A escolha é sua. Mas ao fazê-la, mesmo sem se dar conta, estará a usar uma certa hierarquia pessoal de valores. A liberdade individual e a segurança colectiva são valores. Quando é que um deve ceder ao outro? É um velho dilema. Pode enfrentá-lo dogmaticamente, com princípios rígidos e inflexíveis (imitando a inépcia de muitos políticos e jornalistas), ou adoptar uma atitude intelectualmente mais humilde e, com alguma ponderação casuística, embrenhar-se num misto de regras, variantes e excepções (imitando o trabalho criterioso dos juízes).

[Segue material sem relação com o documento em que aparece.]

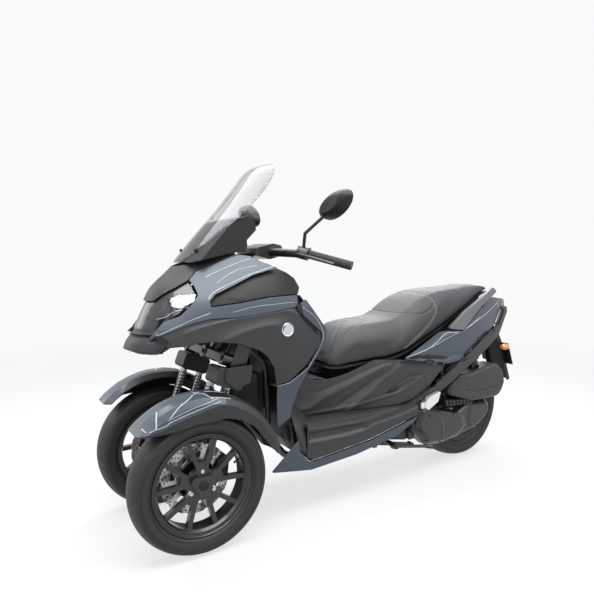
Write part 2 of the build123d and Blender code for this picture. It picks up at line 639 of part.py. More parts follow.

Mas se achar o assunto complicado, deixo-lhe um conselho: decida-se pelo bom senso. Em vez do traje de legislador ou de juiz, envergue as roupagens da vítima. Pode ser que isso desempate. Quase sempre, faz-se luz.

1 comentário:

  1. Belíssimo texto.
    Obrigada pela explicação dada, e pelas questões colocadas.
    Para quem nada sabe de Direito, como é o meu caso, é quase como que uma luz ao fundo do túnel, para compreendermos o que se passa nalguns Países, incluindo o nosso.